| kinasoto2 ( |
Right
Life. The one thing I really dont get. My friend says not to think about it that way since it would only make things seem more and more pointless. Too bad my life was pointless to begin with. Im a pretty healthy ,middle class, minority, single parent citizen. I have a "girlfriend" whom I care about very much but due to certin circumstances I cant see nearly as often as I would like to. Its a little odd in the fact that she makes me happy but it seem I cant return the favor. But I'll keep trying. Life in america is a strange one indeed.espically for someone with what could be considered a "outdated" look on life.
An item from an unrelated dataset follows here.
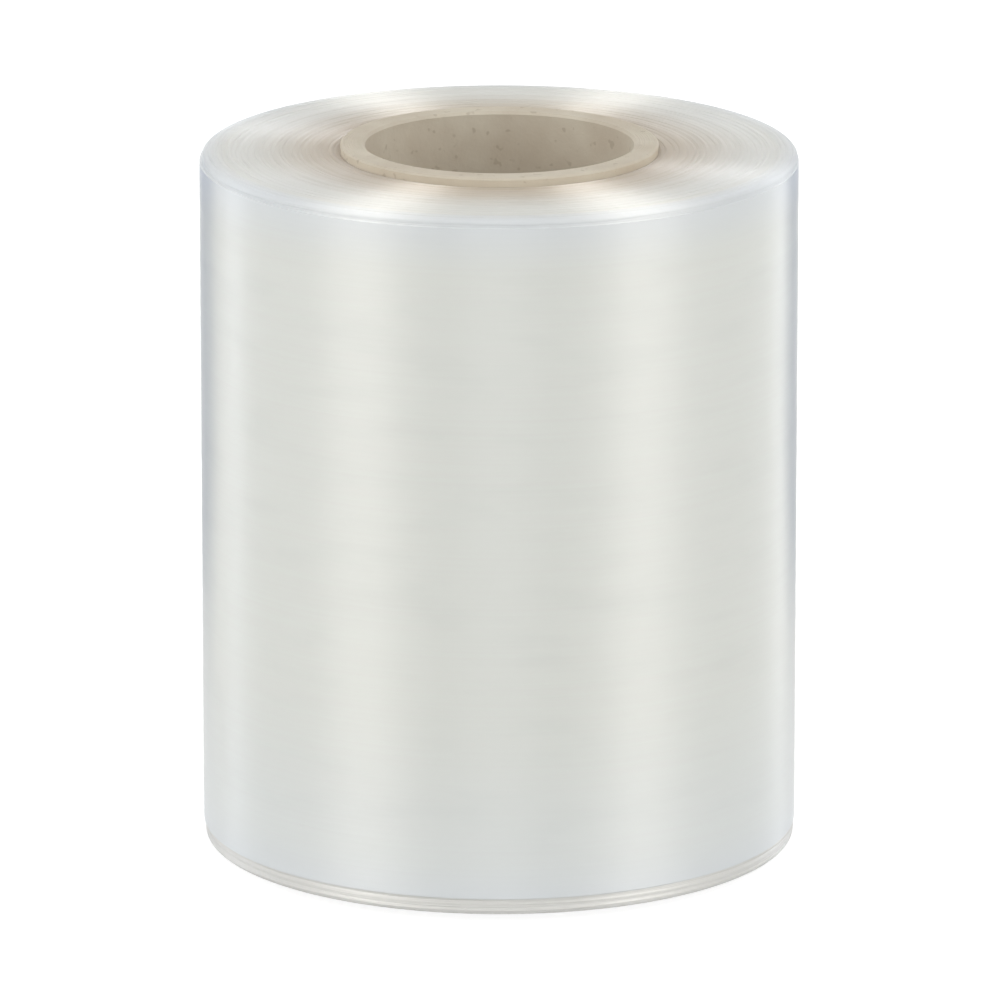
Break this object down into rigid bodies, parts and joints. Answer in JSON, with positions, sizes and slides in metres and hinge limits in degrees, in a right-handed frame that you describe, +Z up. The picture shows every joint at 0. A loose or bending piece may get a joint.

Mostly beacause I belive in things like love and honor two things that mean less and less with every day. I can thank my father for that. The one person in my life to ever understand me is the first one to leave. I really miss him and think about him every day. He taught me selflessness which is by far the most outdated concept of all. Still I will never live for myself but with the thought that maybe before i die i can make another person happy. I hate feeling so sad inside but it cant be helped. The only thing that seems to make me feel alive anymore is training. The pain from muscles fatigue and me pushing myself harder and harder. It seems to be only temporary though. I noticed today i only have 3 REAL friends (including my girlfriend) but they are the best anyone could ever have I think. I dont know why im even writing these entrys or who will even read them but I think ill continue for the sake of being able to go over past events..Damn..So far I seem boring s hell. I do have hobbies and am considered a very funny guy so dont get me wrong. All i feel is locked away so it doesent effect people around me. I Like to play guitar, travel, and do martial arts. I like most types of music (espically metal) and im a super open person. Theres alot of other crap but i dont feel like selling my self soo yeah. how do i end these things?hmm....how about..Dammit!